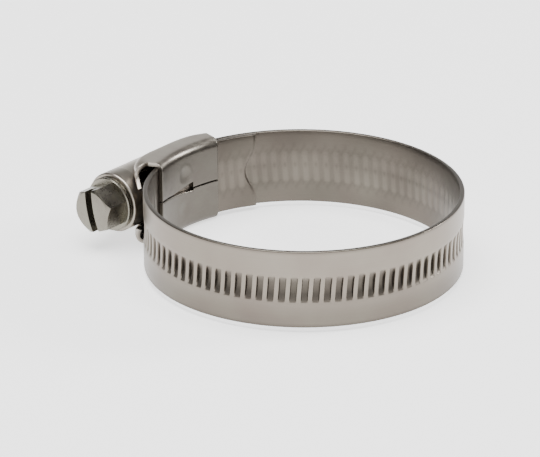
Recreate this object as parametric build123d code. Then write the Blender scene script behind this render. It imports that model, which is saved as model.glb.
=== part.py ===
from build123d import *
import os
from math import atan, atan2, cos, degrees, pi, radians, sin, sqrt, tan

# Worm-drive hose clamp. Millimetres. +Z is the axis of the hose, and z = 0 is the middle of the band's width.
# The origin is the centre of the arc on which the threaded end of the band slides through the housing.
# Angles are measured in plan, from +X towards +Y. The clamp is drawn fully open.

# Band
BAND_WIDTH = 13.0
BAND_THICKNESS = 0.8
BAND_EDGE_RADIUS = 0.2
REAR_RADIUS = 26.7  # outer face of the threaded end, about the origin
LAYER_GAP = 0.05  # between the threaded end and the fixed end under it
SLOTS_PER_TURN = 92  # on the rear arc, which sets the thread's pitch
SLOT_WIDTH = 1.05
SLOTS_PER_SEGMENT = 4
SEGMENT_GAP = 0.03  # between neighbouring segments, which are hinged at their inner edges
SEGMENTS = 13  # from the housing's mouth to the threaded end's root
CENTRE_SHIFT = 0.45  # the front arc is smaller than the rear arc by this, so that both ends meet it flush
JOIN_ANGLE = 12.0  # where the front arc meets the rear arc
TAIL_TIP_ANGLE = 158.5
TONGUE_ANGLE = 107.6  # end of the fixed end's tongue, inside the ring
NOTCH_DEPTH = 1.9  # the hollow end of the tongue, and the matching round end of the tail
NOTCH_HALF_WIDTH = 4.9

# Screw
SCREW_ANGLE = JOIN_ANGLE + 33 * 360 / SLOTS_PER_TURN  # the point of the ring that the screw lies over
WORM_RADIUS = 4.25
WORM_ROOT_RADIUS = 3.5
WORM_CREST = 0.5
WORM_FLANK_ANGLE = 14.0
WORM_FROM = -4.6  # along the screw, from its foot point towards the head
WORM_TO = 8.8
TIP_LENGTH = 0.9
TOOTH_ENGAGEMENT = 0.55
GROOVE_CLEARANCE = 0.1
NECK_RADIUS = 3.65
THRUST_RING_RADIUS = 4.2
THRUST_RING_LENGTH = 0.8
END_PLAY = 0.1
FLANGE_RADIUS = 4.6
FLANGE_THICKNESS = 0.9
HEX_ACROSS_FLATS = 7.0
HEX_CORNER_ANGLE = 160.1  # one corner, from the outward direction towards +Z
FACE_POSITION = 17.4
FACE_RADIUS = 3.4
FACE_CROWN = 0.35
CORNER_DROP = 0.5  # how far below the face the corners are rounded off
DRIVE_SLOT_WIDTH = 1.4
DRIVE_SLOT_DEPTH = 1.7
DRIVE_SLOT_ANGLE = 77.3  # from the outward direction towards +Z

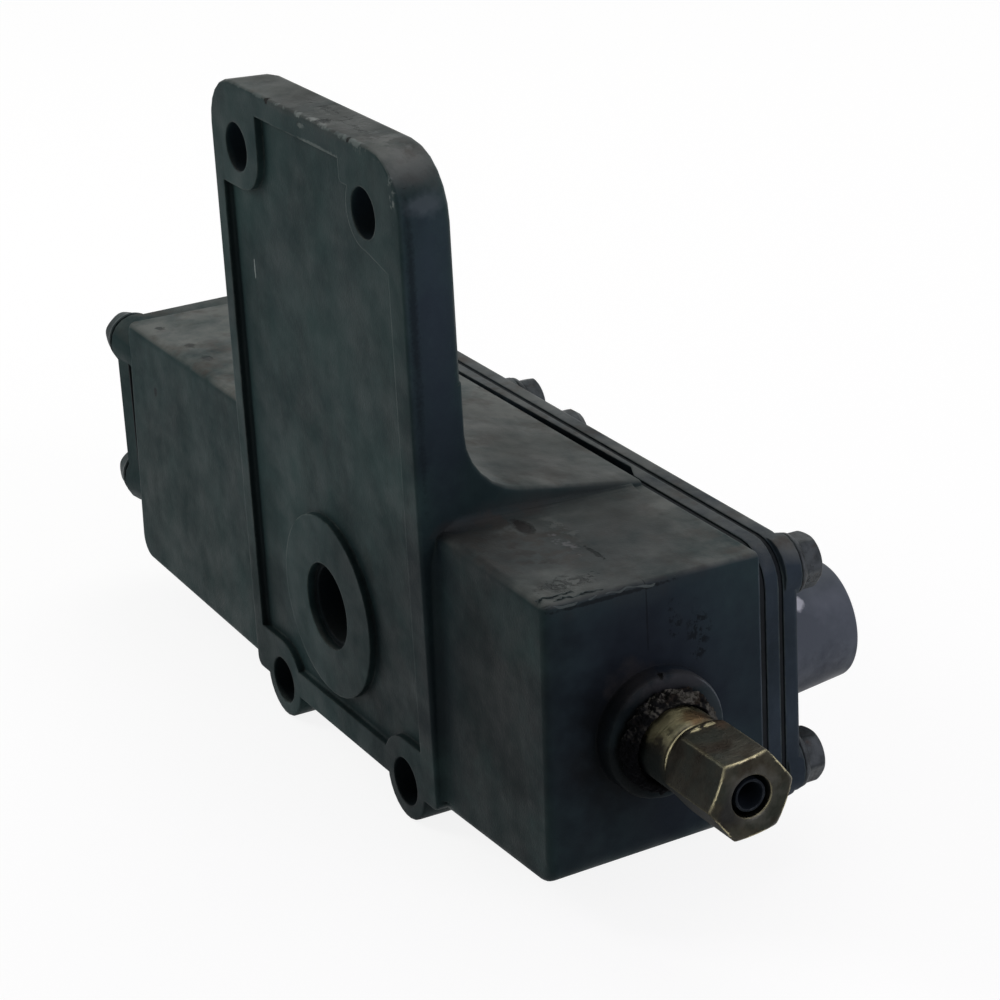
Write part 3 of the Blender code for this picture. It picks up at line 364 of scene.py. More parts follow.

═══

REQUIREMENT
What are the exact lines from the beginning of the material through the line containing "# Angles are"? Write out those lines alone.

RESPONSE TO THE EXERCISE
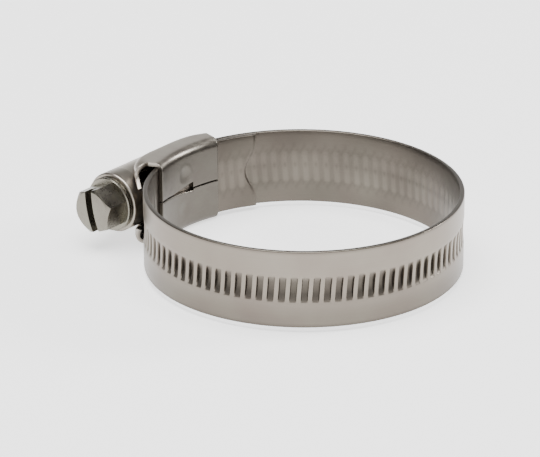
Recreate this object as parametric build123d code. Then write the Blender scene script behind this render. It imports that model, which is saved as model.glb.
=== part.py ===
from build123d import *
import os
from math import atan, atan2, cos, degrees, pi, radians, sin, sqrt, tan

# Worm-drive hose clamp. Millimetres. +Z is the axis of the hose, and z = 0 is the middle of the band's width.
# The origin is the centre of the arc on which the threaded end of the band slides through the housing.
# Angles are measured in plan, from +X towards +Y. The clamp is drawn fully open.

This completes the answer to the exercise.